Government outlines rules for satellite telecom firms

JAKARTA (JP): Satellite-based telecoms service operators
planning to enter the Indonesian market must work with state-
owned telecommunications operators under a joint-operation,
joint-venture or management agreement, says a senior official.

Director General of Post and Telecommunications Djakaria
Purawidjaja said yesterday a subsidiary of state-owned companies
may also enter the market under a similar cooperation
arrangement.

Several overseas satellite-based operators have expressed
interest in entering the Indonesian market. Most of them plan to
launch services using either medium-earth or low-earth-orbit
(LEO) satellites, some as early as the year 2000.

Among the companies which have approached Indonesian partners
are Globalstar (with 48 LEO satellites), Odyssey (medium-earth
orbit satellites), ICO (with 10 LEO satellites) and Iridium (66
LEO satellites).

Djakaria said he had so far never received proposals from any
companies affiliated with the state-owned telecommunications
firms PT Telkom or PT Indosat asking for satellite-based
telecommunications service licenses.

A consortium of Indonesian, Filipino and Thai firms is also
working on a satellite-based Asian telecommunications system, to
be called the Asian Cellular Satellite System.

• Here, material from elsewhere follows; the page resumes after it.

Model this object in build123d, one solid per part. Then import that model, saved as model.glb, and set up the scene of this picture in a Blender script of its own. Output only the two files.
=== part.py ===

Meanwhile, PT Citra Sari Makmur (CSM), a private value-added
telecommunications firm which is 25-percent owned by Telkom, has
been appointed by Constellation Communications Incorporated (CCI)
of the United States as a service provider in Indonesia and
Southeast Asia.

CCI is a consortium of Bell Atlantic International, a U.S.
telecommunications giant, E-System Raytheon and Space Vest. CCI
plans to operate the Equatorial Constellation Communications
Organization (ECCO), a US$550 million satellite-based
telecommunications service using 12 LEO satellites.

ECCO's satellites will be built by the winner of a tender,
either Lockheed Martin or Matra Marconi. The company to construct
the satellite launcher will be selected among Boeing, Lockheed
Martin and Orbital Sciences. The first launching is scheduled in
the second half of 1999, while ECCO's commercial operation will
commence in early 2000.

Bell Atlantic's executive director, Robert B. Harmon, said
Monday the agreement between CSM and CCI was signed last August.

CSM's president, Subagio Wirjoatmodjo, said his company handed
over 25 percent of its shares worth Rp 5.3 billion ($2.2 million)
to Telkom on Nov. 9 in order to win the satellite-based
telecommunications service license.

"As ECCO's service provider in Indonesia, CSM will either use
its current earth stations or prepare two new stations to be
located in Jakarta."

CSM, which operates a Very Small Aperture Terminal, a micro
earth-station communications service, is 25 percent owned by
Telkom, 38.29 percent owned by Subagio Wirjoatmodjo and 36.71
percent owned by PT Bell Atlantic Indonesia.